How could have the Principal handled it better? Could the “Situational Leadership” model have helped her?


Maybe the first teacher under discussion needed a lot of “Coaching” since she was in the S2-D2 segment. She needed a lot of direction and may not be great at handling inclusion specifically. The other teacher under discussion possibly was an S4-D4 but was handled with an S2 approach leading to her resignation. A lot of times school leaders end up judging a person, a teacher and generalize both positive and negative thoughts about them. However, what’s important is being able to dissociate the situation and the individual. This is one of the key pillars of the situational leadership model which mentions that we all may be at various levels of development depending upon the task at hand and the level of commitment and therefore need different directive behaviors depending upon the situation.

Imagine the hundreds of transactions like this that take place in a school on any given day. Be it interactions between the top leadership and the middle managers, or between the middle managers and the foot soldiers (the teachers) or between the leader of the class (the teachers) and students or their parents. Now throw into the mix the constant churn across the school leadership, teachers and students leading to a highly dynamic environment.  Therefore, a school can’t get success by just the quality of the teaching-learning, academic performance or student placements. What differentiates a great school from a good school is the ability to systematically handle these interactions to generate the best possible outcome for the school. Avoiding sub-optimal decision making.


The reason I mentioned these examples was to bring out the importance of “Leadership Training and development in schools”. The idea should be extended to the students at school as well but my note today keeps that out of the mix for now.

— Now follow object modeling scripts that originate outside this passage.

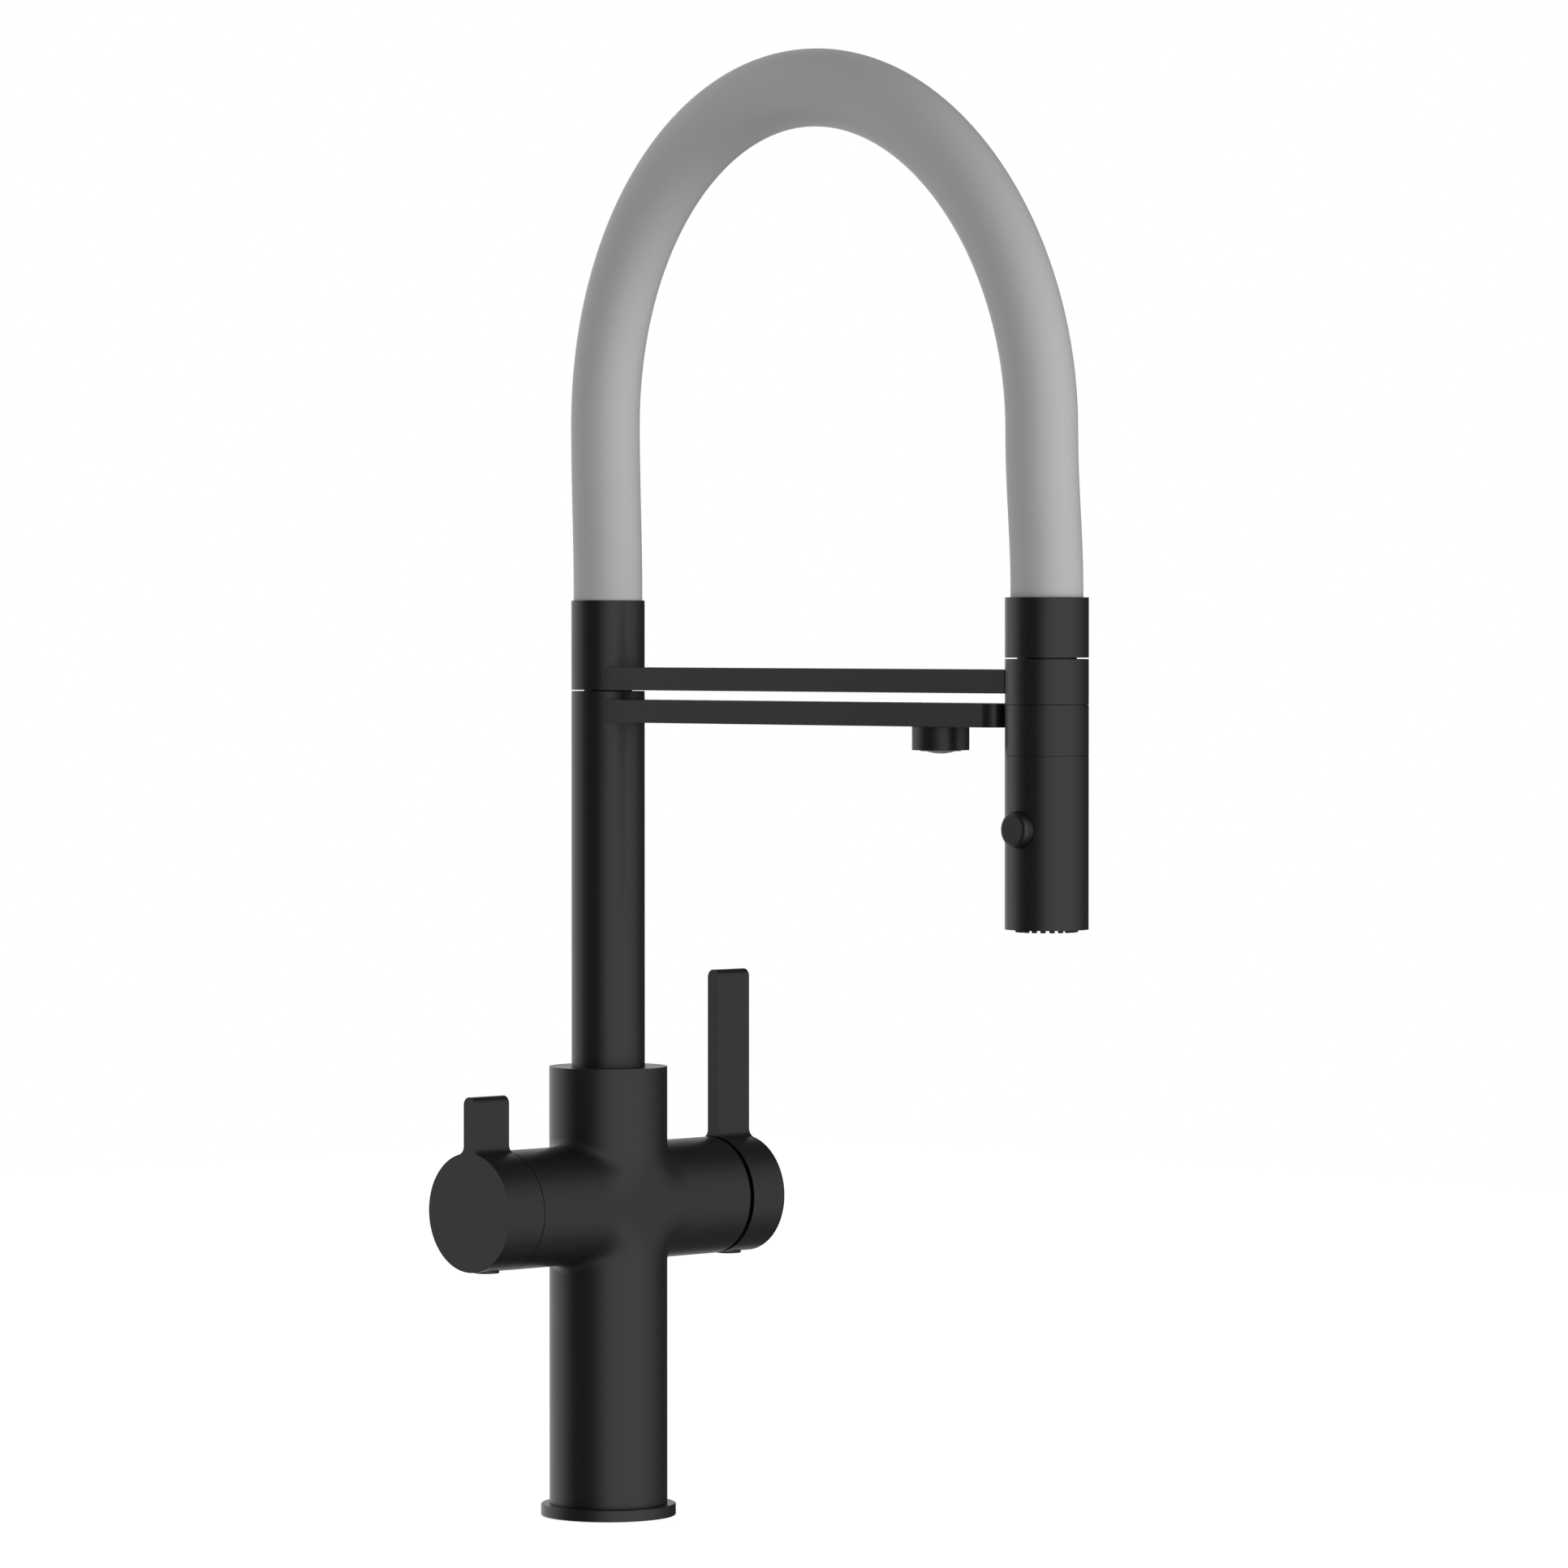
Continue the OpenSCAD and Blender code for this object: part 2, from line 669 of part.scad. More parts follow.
// Two-step plug: a stem in the bore and a button-shaped head that stands a little proud
module cover_plug(x) {
    translate([x, 0, crossbar_z - cap_r - plug_out]) difference() {
        union() {
            cylinder(h = plug_out + plug_in, r = plug_d / 2 - 1.4 - fit_clear);
            cylinder(h = plug_out + 0.6, r = plug_d / 2);
        }
        translate([0, 0, plug_out + cap_r]) rotate([0, 90, 0]) translate([0, 0, -plug_d])
            cylinder(h = 2 * plug_d, r = cap_r, $fn = 180);
    }
    translate([x, 0, crossbar_z - cap_r - plug_out + 0.4])
        cylinder(h = plug_out + plug_in - 0.6, r = plug_d / 2 - 1.4 - fit_clear);
}

module filter_plug() {
    color(black) cover_plug(-filter_screw_x);
}

module mixer_plug() {
    color(black) cover_plug(mixer_screw_x);
}

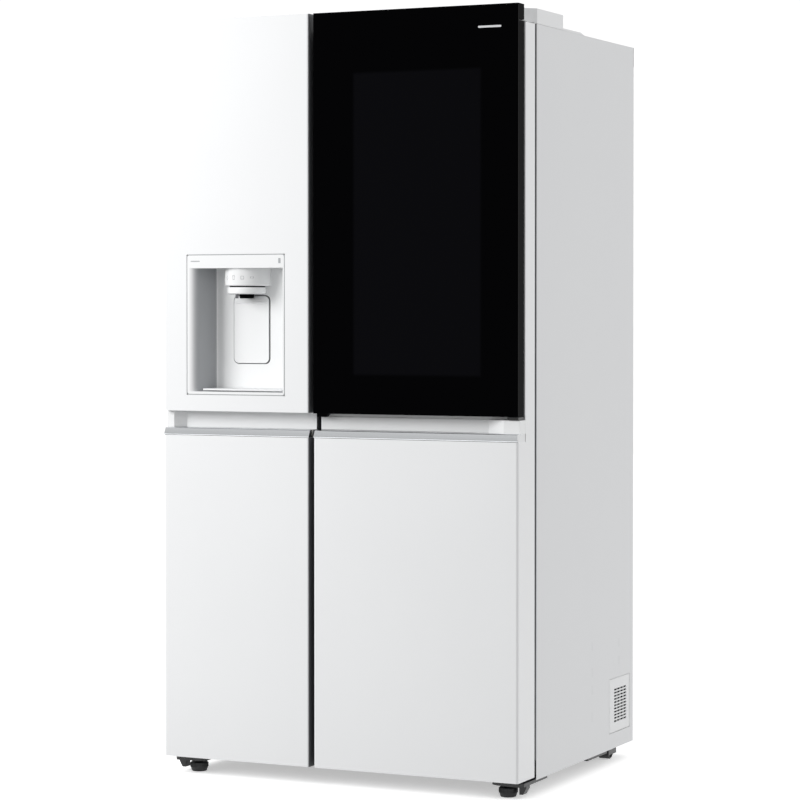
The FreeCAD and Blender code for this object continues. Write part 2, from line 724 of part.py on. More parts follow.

School administrators are often assumed to know it all as they are experienced individuals. However, just like in any other field, there is a constant need to train and re-train the leadership team. I would refer back to the cliched “sharpening of the sword” adage here. So how should a school design the professional development plan of their top and middle leadership for taking care of their leadership needs? Here are some pointers: –

  1. Management identified programs – When the management or leadership goes through the annual performance review process, the areas of development should be identified for each leader especially when it comes to leadership. The basis that, they should be provided training on their specific need to make them better leaders.
  2. Leader identified programs – Every leader has a role model and very often, there is an underlying urge to become like them. The leaders should be allowed to identify and invest in the areas of leadership that they think will make them better leaders.
  3. Providing exposure – Exposure is one of the key elements of leadership development. It prevents the “frog in the well” mindset from setting in and inspires people as well. Both national and international exposure should be a part of the professional development plan for each leader. The right exposure can be truly transformational for many.
  4. Provide comprehensive training – Leadership theories themselves evolve and it is a good idea to train the team on leadership with a first principle approach to get a fresh perspective on things. For example, something which is very commonly talked about in schools is “leadership approaches in handling millennial parents”. The whole team should be trained in leadership models from time to time.
  5. Leadership coach – Last but not the least is finding a one-to-one mentor or coach for the school leader. While this is a common practice across many industries, its not so common in schools yet. Senior leaders are often lonely at the top and often find comfort and tangible outcomes with a coach.

What may look like a significant investment delivers the desired results very quickly. Not only does investment in leadership development leads to better leadership alignment but it also makes the school a happy place for the students, teachers, and parents.

After all, that’s what we all want. Don’t we?